I can rip the seats and controls out of a helicopter and put some clever software, some cameras, and some transmitters inside, and boom: I have a drone that can carry exactly as much as it could before – probably even more because humans and safety systems are heavy, and we got rid of both of those.

In fact, that's exactly what some companies are doing. The Northrop-Grumman MQ-8C Fire Scout is literally just a Bell 407 with some added electronics and software. And while this particular drone is designed for combat, there are others which are designed for cargo delivery. For example, two uncrewed Kaman K-MAX were deployed to Afghanistan already in 2011.

Here is a video about the Office of Naval Research's Autonomous Aerial Cargo/Utility System AACUS program. The goal of this program is to have a software/hardware package that can be installed in any helicopter to make it fully autonomous. There is no reason you couldn't install it in a Mil Mi-26, for example.
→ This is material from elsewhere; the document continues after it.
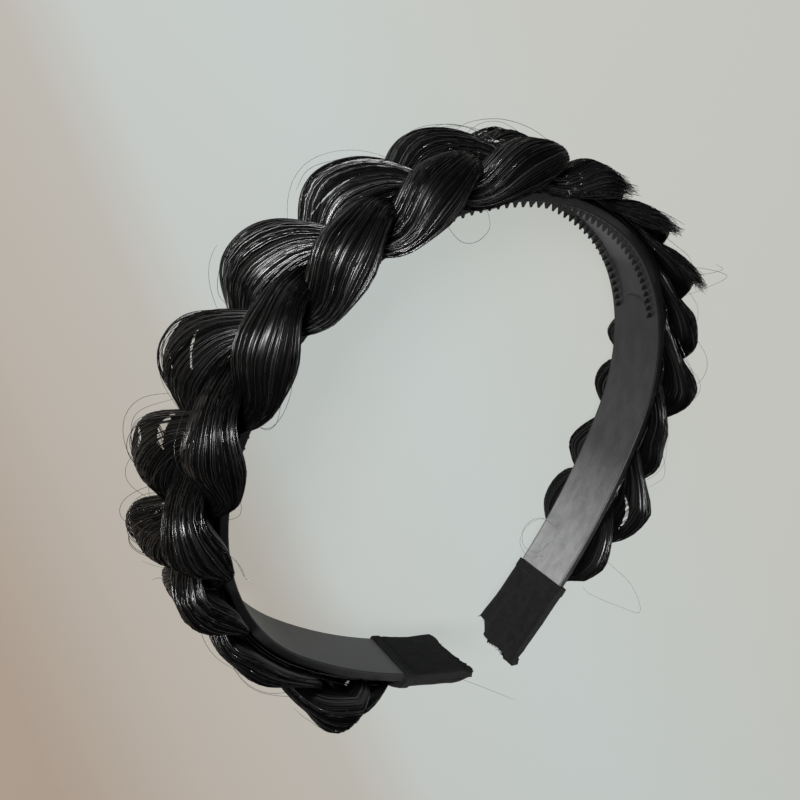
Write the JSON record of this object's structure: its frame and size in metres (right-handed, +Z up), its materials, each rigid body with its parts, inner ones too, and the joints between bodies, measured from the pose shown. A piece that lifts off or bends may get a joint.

So, in short: by turning an existing helicopter into a drone, a drone can by definition lift just as much as a helicopter. By designing a helicopter specifically as a drone, you could potentially lift even more, because you can get rid of all the weight for the cockpit, seats, life support, safety systems, controls, etc. You could also remove a lot of redundancy, if you consider occasional crashes acceptable when no humans are on board.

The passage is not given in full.